И вот какая штука удивительная эти людские типы — будто пимы с одной колодки! Дальше образ по нарастающей пошел, еще один дед у меня знакомый появился — охотились рядом: с той же колодки, но уже совсем взрослый, настоящий, но те же брови сросшиеся, скулы, глаза мохнатые, отчего взгляд всегда озабоченный, тот же голос и манера та же, и самоуверенность, и что самое удивительное — так же ударения по своему, врастык со всеми лепил — зÁповедник. Откуда такая выкройка! Или уже дременится мне?
ПЕШКОМ ПО ЛЕСТНИЦЕ
На вид он оказался старше, чем я представлял, чем знал по фотографиям и телевизионным передачам. И как-то крепче, шире, ниже. Лицо было сильно испещрено морщинами, но больше всего запомнился больной слезящийся глаз, в котором стояла влага и он от этого казался неподвижным. Весь облик его был сбитым, характерным, узнаваемым. И в лице еще сильнее сквозило что-то народное, знакомое, будто эти черты тысячи раз встречались в лицах случайных попутчиков в самых дальних поездах и на затрапезных вокзалах. Народной была и его речь, но если, когда-то давным-давно по радио ее грубоватая эпичность казалось нарочитой, то теперь, когда я сам прожил столько лет за Уралом, она казалась настолько близкой и понятной, словно в ней была зашифрована вся моя сибирская жизнь. Тембр голоса, то, как по-красноярски произносит он слова, — все это напоминало речь капитанов с пароходов, тепловозных машинистов, охотников, трактористов, а облик этих людей мешался с его собственным обликом и обликов его героев и отливался одно единое крепкое ощущение. Одет был Виктор Петрович в брюки и какую-то, кажется, зеленую кофту, отчего имел особенно домашний вид.

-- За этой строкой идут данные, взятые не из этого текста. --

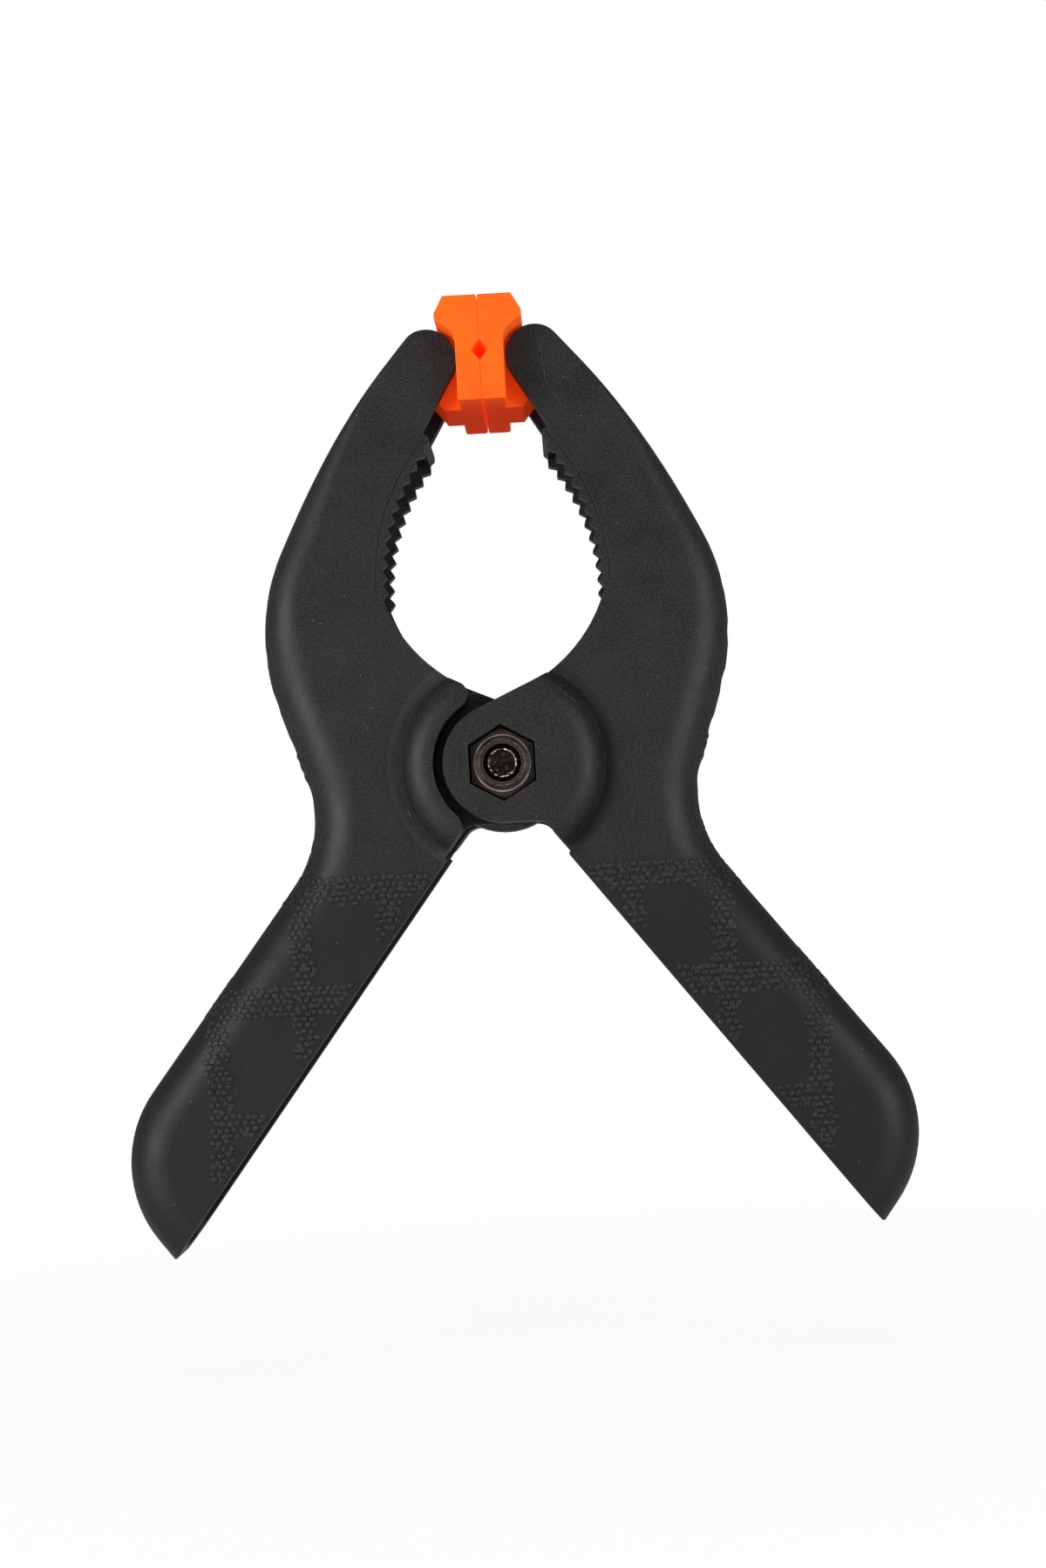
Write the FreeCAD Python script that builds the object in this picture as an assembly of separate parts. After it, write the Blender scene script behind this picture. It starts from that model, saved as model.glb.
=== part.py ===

Встретились мы с Виктором Петровичем на Астафьевских Чтениях в Овсянке, куда я приехал прямо из Бахты. Добирался сначала на теплоходе, ползущем по осеннему дождивому Енисею, а в Енисейске ночевал в холодющей гостинице под тремя одеялами, потом трясся целый день на автобусе в Красноярск, потом на электричке до Овсянки. В буквальном смысле с корабля я попал на бал. С дороги знаменитая овсянковская библиотека показалась прекрасным замком. Сама Овсянка по Астафьевским рассказам о детстве представлялась тихой деревней притаившейся меж тайгой и рекой, а теперь выглядела размашисто и разномастно застроенным поселком, прилепившимся к трассе.
На втором этаже замка-библиотеки в специальной гостевой зале уже заседал Виктор Петрович с небольшой компанией. Меня проводили, представили, усадили за стол, Астафьев велел налить чуть не стакан водки (как охотнику), весело объяснив окружающим: "Он тут охотничат у нас". Мне голодному с дороги и водка и закуски были лучшей наградой.
На Чтениях Астафьев был вечно окружен толпой, и к нему было не пробиться. Помню, сказал он, что "если честно — на Чтениях мы мировых проблем с вами не решим, но главное, что вы все можете друг с другом попить водки и пообщаться". Так оно и вышло. Сам Петрович, как его звали в Красноярском окружении, особо не пил, уже здоровье не позволяло и главным было просто продержаться на встречах. Еще запомнилось, что при общем (несмотря на неважное здоровье) веселом и балагурском настрое Астафьева, когда надо было сказать что-то отвественное с трибуны залу, он говорил точнейшими и краткими словами. Предложил послать телеграмму от всех участников встреч в Овсянке Василю Быкову, находящемуся на чужбине — так "мы его маленько поддержим".